Men: Rethink Finding Love

Adam Grant, author of Think Again – The Power of Knowing What You Don’t Know, encourages us to examine the critical art of rethinking. Here, I offer men insights related to finding, building, and keeping love:

Insight #1: Look for a life partner.

Most men don’t know what they’re looking for in a partner. Or they think they do but they don’t really. Look beyond the usual, like her good looks. Rather than looking for ‘sudden and sexy’, consider what makes a great partner for you. Examine her emotional stability, kindness, loyalty, fitness level, positive mindset, and the skills to self-regulate, fight fair, have tough conservations, handle conflict, and manage stress.

Embody these attributes in yourself before you expect them from a potential partner.

Insight #2: Do your inner work.

Many men are haunted with childhood scripts on what it means to be a man: “No emotion. You can’t cry because boys don’t cry. Be a man. Suck it up. You can’t let your guard down…ever.” Hopefully, this wasn’t the case for you, but growing up, you saw many boys with that same trauma – and it is trauma, no dismissing it. Unless you deal with whatever demons terrorize your childhood memories, you will continue falling short in love. Like Matt Damon’s character in Good Will Hunting: it’s not…your…fault. It’s only your fault if you don’t deal with whatever’s in your past starting today.

Insight #3: Date smarter.

Apps and online dating sites are restrictive. The filters focus on superficial traits, making you over value characteristics like height, age, education, job, etc. If your age range starts with 55 and a woman is 54, you won’t see her – and she could be a great match. Most men don’t change filters once set. Change them. Then, get to know her through time spent messaging and going on actual dates.

Watch judgmental instincts. On a first date you may notice that she’s a real talker. That bothers you. Or you meet a woman who is highly accomplished, proud of her successes. You label her uppity. At Whole Foods, you meet an interesting woman in the check-out line. She reveals she’s vegan. You think, damn, I’m a steak-and-potatoes kind of guy. Be curious. Make fewer snap judgements.

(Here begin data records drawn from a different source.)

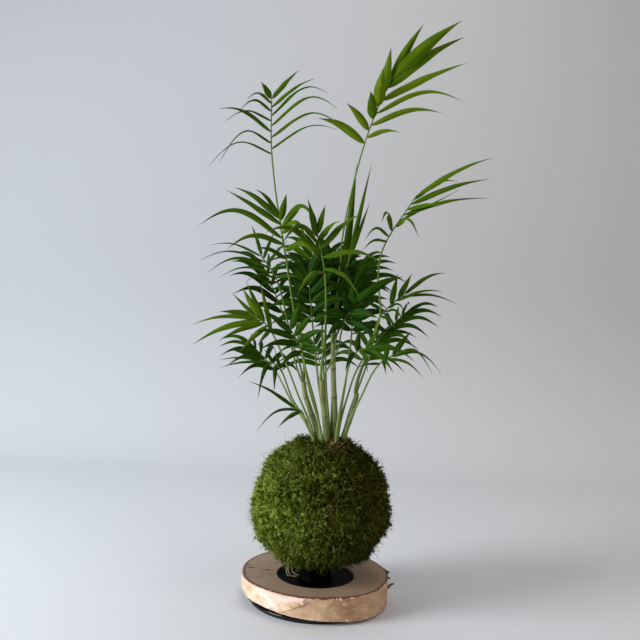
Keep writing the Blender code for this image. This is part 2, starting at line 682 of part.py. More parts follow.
def settle_leaflets():
    """{frond: [(leaflet, path)]}: each leaflet's path, moved or shortened until nothing is in its way."""
    stems = {}
    for name, frond in FRONDS.items():
        stems[name] = tube_tree([ring for ring, _ in stem_sections(frond)])
    for name in CANES:
        foot, top = on_crown(*CANES[name][0]), from_ball_foot(CANES[name][1])
        around = CANE_RADIUS + CLEARANCE
        ends = [section(place, Vector((1, 0, 0)), Vector((0, 1, 0)), around, around) for place in (foot, top)]
        stems[name] = tube_tree(ends)
    taken, settled = [], {name: [] for name in FRONDS}
    for name, frond in FRONDS.items():
        others = [tree for other, tree in stems.items() if other != name]
        for leaflet in leaflets_of(frond):
            for way in WAYS_ROUND:
                path = leaflet_path(frond, leaflet, way)
                foot = section(*path[0], LEAFLET_FOOT / 2, RACHIS_TIP_HALF)
                tree = tube_tree([foot, *leaflet_sections(leaflet, path, CLEARANCE)])
                if not any(tree.overlap(other) for other in others + taken):
                    taken.append(tree)
                    settled[name].append((leaflet, path))
                    break
    return settled


def fit_face(face, ring):
    """Moves a face's corners onto a ring's, each to the one that lies its way."""
    centre = face.calc_center_median()
    middle = sum(ring, Vector()) / 4
    turns = [ring[i:] + ring[:i] for i in range(4)] + [ring[::-1][i:] + ring[::-1][:i] for i in range(4)]
    starts = [(vertex.co - centre).normalized() for vertex in face.verts]

    def agreement(corners):
        return sum(start.dot((corner - middle).normalized()) for start, corner in zip(starts, corners))

    best = max(turns, key=agreement)
    for vertex, corner in zip(list(face.verts), best):
        vertex.co = corner


def extend(bm, face, ring):
    """Extrudes a face to a ring and returns the face at the new end."""
    new = bmesh.ops.extrude_discrete_faces(bm, faces=[face])["faces"][0]
    fit_face(new, ring)
    return new


def side_faces(end):
    """The four faces round the last span of a stem."""
    return [face for edge in end.edges for face in edge.link_faces if face != end]


def build_frond(name, settled):
    """A frond: its petiole and rachis as one stem, with its leaflets grown from the stem's sides."""
    rings = stem_sections(FRONDS[name])
    bm = bmesh.new()
    bmesh.ops.create_cube(bm, size=1)
    bottom = min(bm.faces, key=lambda face: face.calc_center_median().z)
    end = max(bm.faces, key=lambda face: face.calc_center_median().z)
    fit_face(bottom, rings[0][0])
    fit_face(end, rings[1][0])
    for ring, at in rings[2:]:
        end = extend(bm, end, ring)
        sides = side_faces(end)
        middle = sum((side.calc_center_median() for side in sides), Vector()) / 4
        grown = []
        for leaflet, path in settled:
            if leaflet[0] != at:
                continue
            outward = path[0][0] - middle
            free = [side for side in sides if side not in [face for face, _, _ in grown]]
            face = max(free, key=lambda side: (side.calc_center_median() - middle).normalized().dot(outward))
            grown.append((face, leaflet, path))
        for face, leaflet, path in grown:
            for leaf_ring in leaflet_sections(leaflet, path):
                face = extend(bm, face, leaf_ring)
    bmesh.ops.recalc_face_normals(bm, faces=bm.faces)
    if bm.calc_volume(signed=True) < 0:
        bmesh.ops.reverse_faces(bm, faces=bm.faces)
    return mesh_object(name, bm)


def main():
    for obj in list(bpy.data.objects):
        bpy.data.objects.remove(obj)
    kokedama = bpy.data.collections.new("kokedama")
    cutters = bpy.data.collections.new("cutters")
    bpy.context.scene.collection.children.link(kokedama)
    bpy.context.scene.collection.children.link(cutters)

    black = material("black_lacquer", (0.012, 0.013, 0.016), 0.35)
    birch = material("birch_wood", (0.55, 0.43, 0.30), 0.6)
    soil = material("dark_soil", (0.06, 0.04, 0.028), 0.95)
    moss = material("green_moss", (0.11, 0.17, 0.02), 0.95)
    roots = material("brown_roots", (0.26, 0.15, 0.07), 0.9)
    cane = material("pale_cane", (0.35, 0.45, 0.18), 0.5)
    leaf = material("palm_leaf", (0.06, 0.17, 0.02), 0.45)

    finished(build_base_plate(), kokedama, black)
    finished(build_birch_slice(cutters), kokedama, birch)
    finished(build_drip_dish(), kokedama, black)
    finished(build_soil_ball(), kokedama, soil)
    finished(build_moss_cover(), kokedama, moss)
    finished(build_root_mat(), kokedama, roots)
    for name in CANES:
        finished(build_cane(name), kokedama, cane)
    settled = settle_leaflets()
    for name in FRONDS:
        finished(build_frond(name, settled[name]), kokedama, leaf)


main()
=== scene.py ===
"""The looks of a kokedama: a parlour palm whose moss-wrapped soil ball rests on a birch stand.

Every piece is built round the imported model, in metres, with +Z up and -Y as the front.
"""

import math
import random

import bmesh
import bpy
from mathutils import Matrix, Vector, noise
from mathutils.bvhtree import BVHTree


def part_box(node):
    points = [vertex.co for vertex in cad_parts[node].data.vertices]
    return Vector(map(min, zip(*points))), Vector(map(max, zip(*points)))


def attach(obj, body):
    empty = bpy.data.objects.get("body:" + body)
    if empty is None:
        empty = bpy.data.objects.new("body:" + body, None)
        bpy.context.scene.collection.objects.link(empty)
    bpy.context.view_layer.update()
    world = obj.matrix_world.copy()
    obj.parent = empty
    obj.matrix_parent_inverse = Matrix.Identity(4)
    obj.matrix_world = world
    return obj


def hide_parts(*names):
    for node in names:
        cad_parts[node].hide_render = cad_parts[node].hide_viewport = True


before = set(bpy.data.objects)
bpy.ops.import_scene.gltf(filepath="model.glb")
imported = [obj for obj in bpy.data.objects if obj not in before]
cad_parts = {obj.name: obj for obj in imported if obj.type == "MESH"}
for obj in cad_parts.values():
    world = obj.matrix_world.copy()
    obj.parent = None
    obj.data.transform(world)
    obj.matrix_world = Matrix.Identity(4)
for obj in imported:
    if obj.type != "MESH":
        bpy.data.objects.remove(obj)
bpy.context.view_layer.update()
MM = 0.001


# ---- Base plate ----
# A round plate of black lacquered metal with a beaded rim. It is let into the slice's underside and
# is the only piece that touches the table.


def node(tree, kind, at=(0, 0), **settings):
    """A new node in a tree, with its settings."""
    made = tree.nodes.new(kind)
    made.location = at
    for name, value in settings.items():
        setattr(made, name, value)
    return made


def new_material(name, roughness, metallic=0.0):
    """(material, its tree, its Principled shader)."""
    made = bpy.data.materials.new(name)
    made.use_nodes = True
    shader = made.node_tree.nodes["Principled BSDF"]
    shader.inputs["Roughness"].default_value = roughness
    shader.inputs["Metallic"].default_value = metallic
    return made, made.node_tree, shader


def noise_on(
    tree, scale, detail=4.0, roughness=0.55, stretch=(1, 1, 1), coordinates="Object", centre=(0, 0, 0),
):
    """The value of a noise pattern with that many features a metre, stretched by Mapping."""
    place = node(tree, "ShaderNodeTexCoord", (-1400, 0))
    mapping = node(tree, "ShaderNodeMapping", (-1200, 0))
    mapping.inputs["Scale"].default_value = stretch
    mapping.inputs["Location"].default_value = centre
    pattern = node(tree, "ShaderNodeTexNoise", (-1000, 0))
    pattern.inputs["Scale"].default_value = scale
    pattern.inputs["Detail"].default_value = detail
    pattern.inputs["Roughness"].default_value = roughness
    tree.links.new(place.outputs[coordinates], mapping.inputs["Vector"])
    tree.links.new(mapping.outputs["Vector"], pattern.inputs["Vector"])
    return pattern.outputs["Fac"]


def ramp_of(tree, source, stops):
    """A Color Ramp from a value: stops are (place, colour)."""
    ramp = node(tree, "ShaderNodeValToRGB", (-700, 0))
    while len(ramp.color_ramp.elements) < len(stops):
        ramp.color_ramp.elements.new(0.5)
    for element, (place, colour) in zip(ramp.color_ramp.elements, stops):
        element.position = place
        element.color = (*colour, 1) if len(colour) == 3 else colour
    tree.links.new(source, ramp.inputs["Fac"])
    return ramp.outputs["Color"]


def mixed(tree, share, first, second, blend="MIX"):
    """A Mix Color of two colours or sockets by a share, which is a number or a socket."""
    mix = node(tree, "ShaderNodeMix", (-400, 0), data_type="RGBA", blend_type=blend)
    for socket, value in ((mix.inputs[0], share), (mix.inputs[6], first), (mix.inputs[7], second)):
        if isinstance(value, bpy.types.NodeSocket):
            tree.links.new(value, socket)
        elif isinstance(value, (int, float)):
            socket.default_value = value
        else:
            socket.default_value = (*value, 1)
    return mix.outputs[2]


def math_of(tree, operation, first, second=0.0, third=None, clamp=False):
    """A Math node's value. Each input is a number or a socket."""
    made = node(tree, "ShaderNodeMath", (-550, -200), operation=operation, use_clamp=clamp)
    for socket, value in zip(made.inputs, (first, second, third)):
        if isinstance(value, bpy.types.NodeSocket):
            tree.links.new(value, socket)
        elif value is not None:
            socket.default_value = value
    return made.outputs[0]


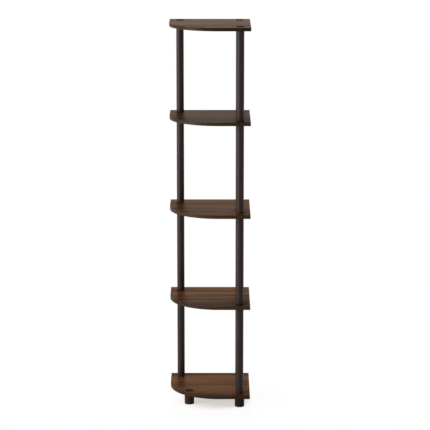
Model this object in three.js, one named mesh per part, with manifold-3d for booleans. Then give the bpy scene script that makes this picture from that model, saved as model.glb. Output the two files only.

Dating dos/don’ts. Look for conversation clues in her dating profile: You’re adventuresome. What’s the wildest thing you’ve ever done?” “You’re full of energy. Bet your coffee is a double shot espresso.” Here’s some second date ideas: Take a cocktail-making class. Plan a picnic. Teach a card game. Watch a movie and discuss on a walk afterwards. Ride scooters. Show her you are a gentlemen: Refrain from sharing negative relationship or dating experiences. Be kind. Even if you’re not into her, be a grown-ass man about it. No ghosting. Ever.